Saturday, March 19, 2016

The Last Girl

The Last Girl by Joe Hart
Thomas & Mercer: 3/1/16
eBook review copy; 386 pages
ISBN-13: 9781503952089
Dominion Trilogy #1

The Last Girl by Joe Hart is a recommended dystopian thriller.

Zoey is not the last girl, but one of 7 girls who live in a well-guarded compound called the ARC run by the NOA (National Obstetric Alliance). They have all been taught by Miss Gwen about the mysterious dwindling birthrate of females that began years ago and the plague that hit and wiped out most of the population outside the walls where they are kept protected and safe. They are kept there for the common good of all. When the girls turn 21 they are told that they will be released and reunited with their parents.

Zoey doesn't believe the propaganda they are being told, but she has nothing concrete or firm to base her suspicions on, besides a well-tuned skepticism and suspicion that all is not as it seems. The girls are under heavy, armed supervision, and the guards and men who care for them are mainly creepy, sadistic control freaks with perverse rules to subjugate the girls, who are their test subjects. Zoey longs for freedom and knows that she must find a way out soon because she is just a few days away from her 21st birthday. She is certain that the girls are being lied to and knows that she will not be meeting her parents. Zoey is confident that what awaits her via those who run the NOA will not be for her good, or even for the common good of all.  Zoey must discover if she has the inner strength to escape.

I really wanted to love The Last Girl based on the description so I was disappointed that the writing is uneven, at best. The actual technical writing ability is good, but things fall apart in the narrative with the plot development.  There were simply too many questions raised as I was reading about various facts and choices in the storyline. I kept telling myself to ignore the nagging questions I had about things and just see where the story heads to next. That is good, because I was invested enough in the story to keep reading, but the fact that questions were cropping up is telling.

Chiefly, and the first question most readers will encounter, is the poor, misogynistic treatment of these girls.

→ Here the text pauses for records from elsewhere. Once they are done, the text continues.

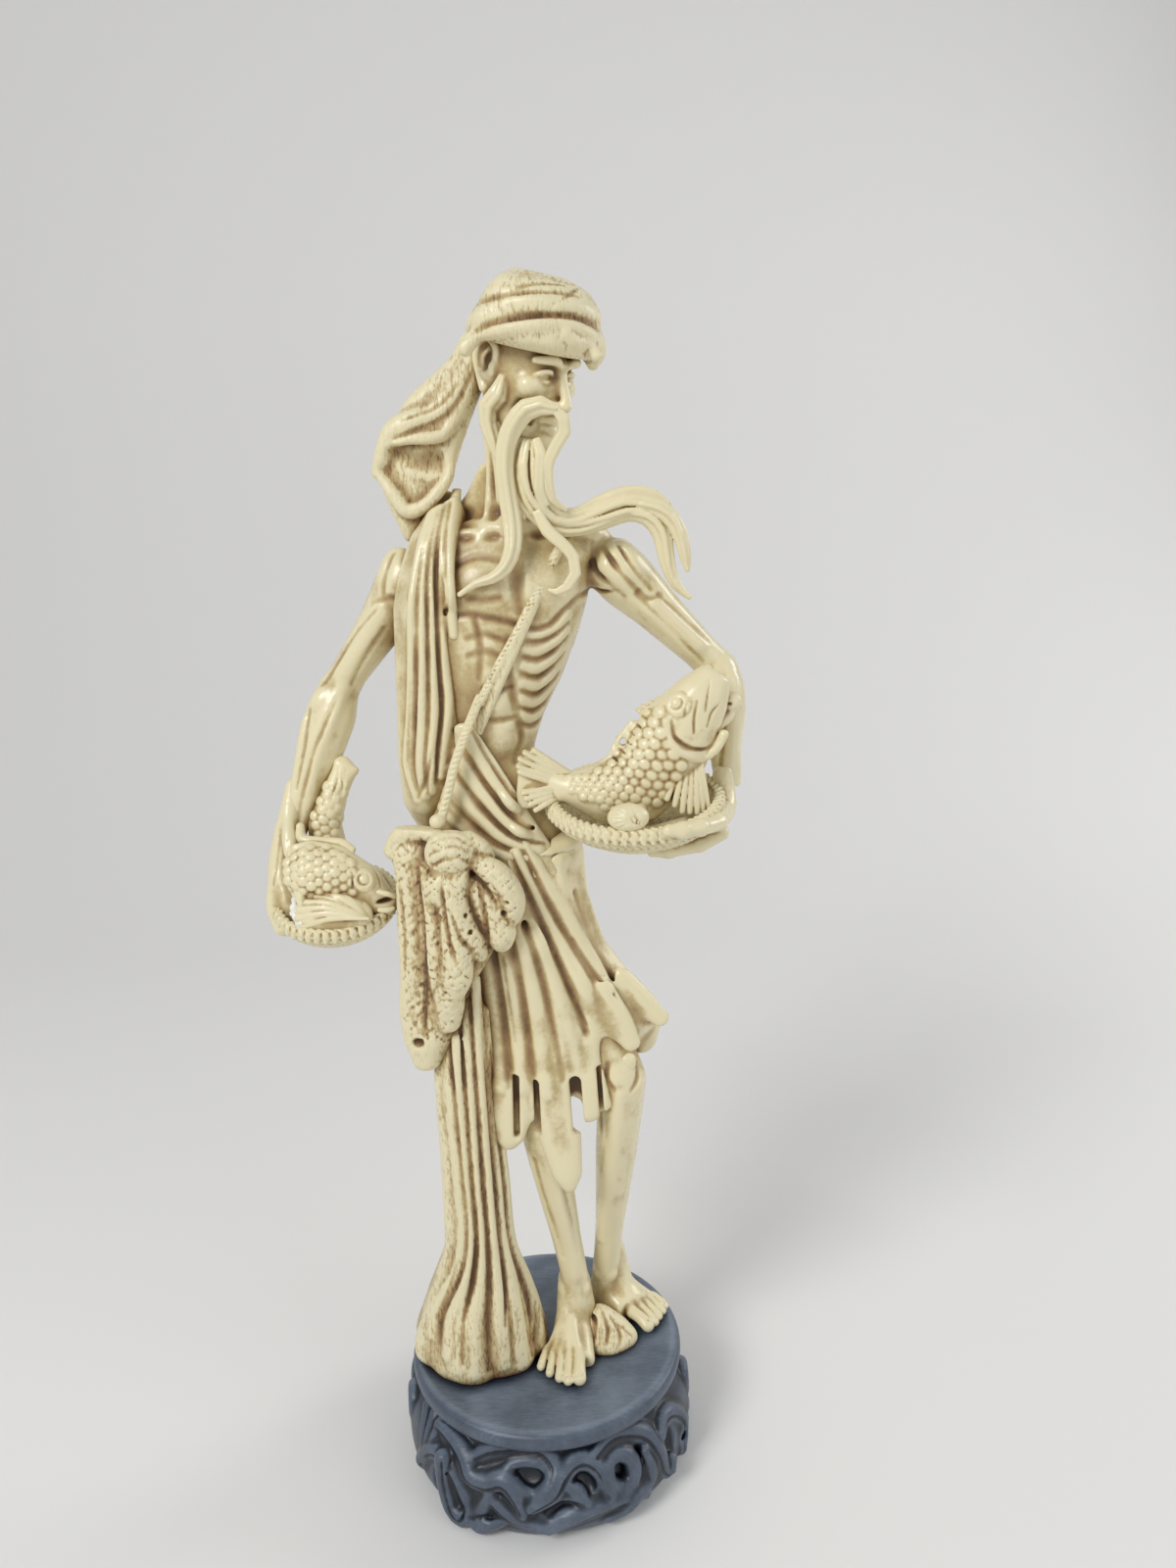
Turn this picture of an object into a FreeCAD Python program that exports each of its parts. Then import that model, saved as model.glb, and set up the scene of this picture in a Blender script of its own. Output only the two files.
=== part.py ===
import FreeCAD, Part
import math
import os

import Sketcher

Vector = FreeCAD.Vector
Rotation = FreeCAD.Rotation
Placement = FreeCAD.Placement

# An okimono of a lean old fisherman on a round scroll-carved stand, in millimetres.
# The frame: Z is up, the floor is Z = 0, the stand's axis is X = Y = 0, and the figure faces -Y.
# Right and left are the figure's own, so its right hand is on the -X side.

# Driving sizes of the stand
STAND_SIZES = {
    "stand_height": 40.0,
    "plate_radius": 50.0,
    "plate_thickness": 7.0,
    "plate_edge_radius": 2.25,
    "neck_radius": 45.0,
    "neck_height": 2.0,
    "drum_radius": 46.5,
    "drum_shoulder_height": 19.0,
    "vine_radius": 2.7,
    "vine_swing": 10.0,
    "vine_proud": 1.3,
    "vine_weave": 0.8,
    "foot_press": 0.3,
    "volute_radius": 5.0,
    "volute_tube_radius": 1.7,
    "leaf_length": 13.0,
    "leaf_width": 6.0,
    "leaf_thickness": 3.6,
}

# Driving sizes of the figure: half widths, half depths and radii
FIGURE_SIZES = {
    "hip_half_width": 23.0,
    "hip_half_depth": 16.5,
    "waist_half_width": 17.0,
    "waist_half_depth": 14.0,
    "chest_half_width": 28.0,
    "chest_half_depth": 18.0,
    "collar_half_width": 20.0,
    "collar_half_depth": 9.5,
    "neck_radius_across": 7.0,
    "neck_radius_deep": 7.6,
    "head_height": 44.0,
    "head_half_width": 13.2,
    "head_half_depth": 16.6,
    "head_turn": 50.0,
    "head_bow": 17.0,
    "nose_length": 5.0,
    "ear_height": 14.0,
    "ear_width": 8.0,
    "ear_thickness": 3.6,
    "hat_half_width": 21.0,
    "hat_half_depth": 23.5,
    "hat_height": 20.0,
    "hat_tail_half_width": 12.5,
    "hat_tail_thickness": 9.0,
    "hat_tail_swing": 8.0,
    "beard_radius": 5.4,
    "beard_reach": 47.0,
    "beard_drop": 46.0,
    "beard_curl_radius": 1.9,
    "beard_curl_reach": 12.0,
    "beard_curl_drop": 29.0,
    "moustache_radius": 1.8,
    "long_moustache_reach": 31.0,
    "long_moustache_drop": 51.0,
    "short_moustache_reach": 6.6,
    "short_moustache_drop": 33.0,
    "shoulder_radius": 9.4,
    "forearm_radius": 8.4,
    "hand_half_width": 9.0,
    "hand_thickness": 6.4,
    "finger_radius": 2.3,
    "thigh_radius": 10.0,
    "knee_radius": 8.6,
    "foot_length": 38.0,
    "foot_half_width": 8.6,
    "foot_height": 15.0,
    "toe_radius": 2.3,
    "big_toe_radius": 2.9,
    "right_foot_turn": -6.0,
    "left_foot_turn": 62.0,
    "sole_sink": 0.6,
}

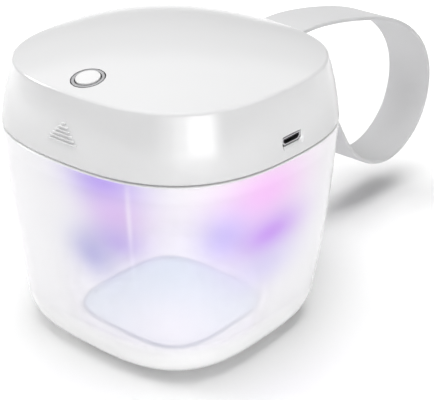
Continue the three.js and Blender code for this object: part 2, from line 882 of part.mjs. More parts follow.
// A point beside the centre line, at a share of its length, moved aside towards the inside of the loop.
function besideLine(share, aside) {
  const point = strapCurve.getPointAt(share);
  const along = strapCurve.getTangentAt(share);
  return new THREE.Vector2(point.x + along.y * aside, point.y - along.x * aside);
}

// A band that follows the centre line between two shares of its length and two distances aside.
function bandShape(from, to, outer, inner, count) {
  const shares = steps(from, to, count);
  const outside = shares.map((share) => besideLine(share, outer));
  const inside = shares.map((share) => besideLine(share, inner)).reverse();
  return new THREE.Shape([...outside, ...inside]);
}

// Moves a solid made upright at the origin onto the strap, at its press stud, with +Z into the loop.
function atSnap(solid) {
  const share = 1 - snapPlace / strapLength;
  const [place, inner] = [besideLine(share, 0), besideLine(share, 1)];
  const lean = THREE.MathUtils.radToDeg(Math.atan2(inner.y - place.y, inner.x - place.x));
  return solid.rotate([lean - 90, 0, 0]).translate([0, place.x, place.y]);
}

const strapUnder = -strapThickness / 2;
const strapOver = 1.5 * strapThickness;

// The ribbon, its turn round the bar, and the end that comes back from the bar along the lower run.
function strap() {
  const edge = strapWidth / 2;
  const bevel = strapThickness / 6;
  const foldStart = 1 - strapFold / strapLength;
  const ribbon = bandShape(0, 1, -strapThickness / 2, strapThickness / 2, strapSteps);
  const sleeve = circle(barY, barZ, barRadius + fitGap + strapThickness);
  const flap = bandShape(foldStart, 1, strapThickness / 4, strapOver, flapSteps);
  const bands = [ribbon, sleeve].map((shape) => pulledAlongX(shape, -edge, edge, bevel));
  const flapBand = pulledAlongX(flap, bevel - edge, edge - bevel);
  const barHole = pulledAlongX(circle(barY, barZ, barRadius + fitGap), -edge - cutOverrun, edge + cutOverrun);
  const snapHole = atSnap(smallRod(snapPost + fitGap, strapUnder - cutOverrun, strapOver + cutOverrun));
  return cut(join(...bands, flapBand), barHole, snapHole);
}

function strapBar() {
  const end = strapWidth / 2 + earGap + earThickness;
  return pulledAlongX(circle(barY, barZ, barRadius), -end, end);
}

function strapSnapCap() {
  const top = strapUnder - fitGap;
  const round = snapThickness / 2;
  return atSnap(
    roundLathe([
      [0, top - snapThickness],
      [snapRadius - round, top - snapThickness],
      [snapRadius, top - round],
      [snapRadius, top],
      [snapPost, top],
      [snapPost, strapOver + studHeight],
      [0, strapOver + studHeight],
    ]),
  );
}

function strapSnapStud() {
  const low = strapOver + fitGap;
  const high = low + studHeight;
  const bore = snapPost + fitGap;
  const round = studHeight / 3;
  return atSnap(
    roundLathe([
      [bore, low],
      [studRadius, low],
      [studRadius, high - round],
      [studRadius - round, high],
      [bore, high],
      [bore, low],
    ]),
  );
}

// Finishes

const finish = (color, roughness, metalness = 0) =>
  new THREE.MeshStandardMaterial({ color, roughness, metalness });

const milkyPlastic = finish(0xf4f2fb, 0.18);
milkyPlastic.transparent = true;
milkyPlastic.opacity = 0.45;
const clearPlastic = finish(0xe6ecff, 0.05);
clearPlastic.transparent = true;
clearPlastic.opacity = 0.5;
const whitePlastic = finish(0xeeeeee, 0.32);
const innerPlastic = finish(0xe6e6ea, 0.5);
const greyTrim = finish(0xb4b4b6, 0.4);
const sealRubber = finish(0xd8d8dc, 0.75);
const strapRubber = finish(0xdadada, 0.55);
const steel = finish(0xb9bcc0, 0.3, 1);
const blackPlastic = finish(0x1c1c1e, 0.5);
const boardGreen = finish(0x1f5a3c, 0.5);
const cellFoil = finish(0xa9adb3, 0.35, 0.6);
const ledCeramic = finish(0xe8dcc0, 0.4);
const redWire = finish(0xb02020, 0.5);

// The assembly: one group for each piece that moves

const model = new THREE.Group();
const caseGroup = new THREE.Group();
const lidGroup = new THREE.Group();
const buttonGroup = new THREE.Group();
const strapGroup = new THREE.Group();
model.add(caseGroup, lidGroup);
lidGroup.add(buttonGroup, strapGroup);

function place(group, name, solid, material) {
  const mesh = new THREE.Mesh(geometryOf(solid), material);
  mesh.name = name;
  group.add(mesh);
}

place(caseGroup, "body_shell", bodyShell(), milkyPlastic);
place(caseGroup, "floor_plate", floorPlate(), clearPlastic);
place(caseGroup, "body_magnet", bodyMagnet(), steel);
place(caseGroup, "hinge_pin", hingePin(), steel);

place(lidGroup, "lid_shell", lidShell(), whitePlastic);
place(lidGroup, "lid_inner_cover", lidInnerCover(), innerPlastic);
place(lidGroup, "lid_gasket", lidGasket(), sealRubber);
CORNERS.forEach((spot, i) => place(lidGroup, `lid_screw_${i + 1}`, lidScrew(spot), steel));
place(lidGroup, "lamp_window", rod(windowRadius, windowBottom, windowTop), clearPlastic);
place(lidGroup, "window_seal", windowSeal(), sealRubber);
for (let i = 0; i < ledCount; i++) place(lidGroup, `uv_led_${i + 1}`, uvLed(i), ledCeramic);
place(lidGroup, "main_board", mainBoard(), boardGreen);
CORNERS.forEach((spot, i) => place(lidGroup, `board_screw_${i + 1}`, boardScrew(spot), steel));
place(lidGroup, "control_chip", controlChip(), blackPlastic);
place(lidGroup, "hall_sensor", hallSensor(), blackPlastic);
place(lidGroup, "tact_switch", tactSwitch(), blackPlastic);
place(lidGroup, "usb_shell", usbShell(), steel);
place(lidGroup, "usb_tongue", usbTongue(), blackPlastic);
place(lidGroup, "battery", battery(), cellFoil);
place(lidGroup, "battery_pad", batteryPad(), sealRubber);
place(lidGroup, "battery_socket", batterySocket(), innerPlastic);
place(lidGroup, "battery_lead_red", batteryLead(1), redWire);
place(lidGroup, "battery_lead_black", batteryLead(-1), blackPlastic);
place(lidGroup, "button_ring", buttonRing(), greyTrim);
place(lidGroup, "strap_bar", strapBar(), steel);

place(buttonGroup, "button_cap", buttonCap(), whitePlastic);
place(buttonGroup, "switch_plunger", switchPlunger(), blackPlastic);

place(strapGroup, "strap", strap(), strapRubber);
place(strapGroup, "strap_snap_cap", strapSnapCap(), steel);
place(strapGroup, "strap_snap_stud", strapSnapStud(), steel);

export default model;
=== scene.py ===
"""Looks for the UV sterilizer case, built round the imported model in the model's own frame.

Sizes are written in millimetres and become metres when a mesh is made. +Z is up, -Y is the front and
+X the side with the charging socket.
"""

from __future__ import annotations

import logging
import math
from dataclasses import dataclass, field
from enum import Enum
from functools import cache

import bmesh
import bpy
import numpy as np
from mathutils import Matrix, Vector


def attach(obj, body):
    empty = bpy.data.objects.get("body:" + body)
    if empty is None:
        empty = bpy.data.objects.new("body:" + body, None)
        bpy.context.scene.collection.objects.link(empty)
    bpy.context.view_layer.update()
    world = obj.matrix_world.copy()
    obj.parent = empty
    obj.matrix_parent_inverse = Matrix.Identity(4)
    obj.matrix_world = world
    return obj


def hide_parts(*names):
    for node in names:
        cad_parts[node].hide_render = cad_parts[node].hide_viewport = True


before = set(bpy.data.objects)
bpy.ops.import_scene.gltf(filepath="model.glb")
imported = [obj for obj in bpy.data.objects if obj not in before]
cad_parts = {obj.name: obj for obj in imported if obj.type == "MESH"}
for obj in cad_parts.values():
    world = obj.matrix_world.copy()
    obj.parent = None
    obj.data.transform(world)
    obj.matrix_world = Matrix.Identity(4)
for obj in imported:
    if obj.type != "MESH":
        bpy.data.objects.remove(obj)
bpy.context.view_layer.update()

LOG = logging.getLogger("sterilizer_case")
MILLIMETRE = 0.001
SHELL_SIDES = 192
ROUND_SIDES = 72
FINE_SIDES = 96
CORNER_STEPS = 6
EDGE_ROWS = 5
SPARE = 1.0  # how far a cutter reaches beyond what it cuts, in millimetres
CIRCLE = 2.0  # the power at which a squircle is a circle
PLASTIC_IOR = 1.49
GRAZING = 1.04  # a little over 1, so that a wall seen edge on stays finite
Pair = tuple[float, float]
Triple = tuple[float, float, float]
Colour = Triple
BLACK: Colour = (0.0, 0.0, 0.0)
WHITE: Colour = (1.0, 1.0, 1.0)


class Ends(Enum):
    """How a lofted surface ends."""

    FLAT = "a flat face"
    JOINED = "the last row meets the first"
    POINTED = "the end rows are single points"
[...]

So let's think about this. (It's not a spoiler since this all happens early.) Okay, these girls are supposed to be humanities last hope for the survival of the species. They, the NOA, are looking for the keystone, the girl who can have female babies. Pretty grim stuff, considering they have only 7 girls to pin humanities survival on. So, do they keep the girls happy? Do they make sure they feel loved, cared for, important? Do they make them comfortable so they want to stay and help humanities chance for survival?

No. They treat them like prisoners. The girls are threatened with punishment; the guards are there to keep the girls in line. The girls sleep in cells, have just two sets of clothes, and attend indoctrination classes with a shrew who hates them. Some of them remember being taken from their parents. They don't get to have a last name. They are simply living test subjects. You might not really care about them, but have some smarts and at least act like you do so they are more compliant without the armed guards threatening them.

Now, this is not an isolated question about the plot, there are others but I don't want to include spoilers. Additionally, the uneven part is found in the fact that Zoey is clueless on some things but not other things that she should be clueless about, and there are several very convenient and predictable occurrences.

I did finish The Last Girl, which counts for something. Despite the fact that there were several points were I was ready to set it aside, there were more places where I wanted to know what happened next and see some questions resolved. This was a good airplane book. It will keep you engaged but you won't cry if you lose or misplace it.


Disclosure: My Kindle edition was courtesy of Thomas & Mercer via Netgalley for review purposes.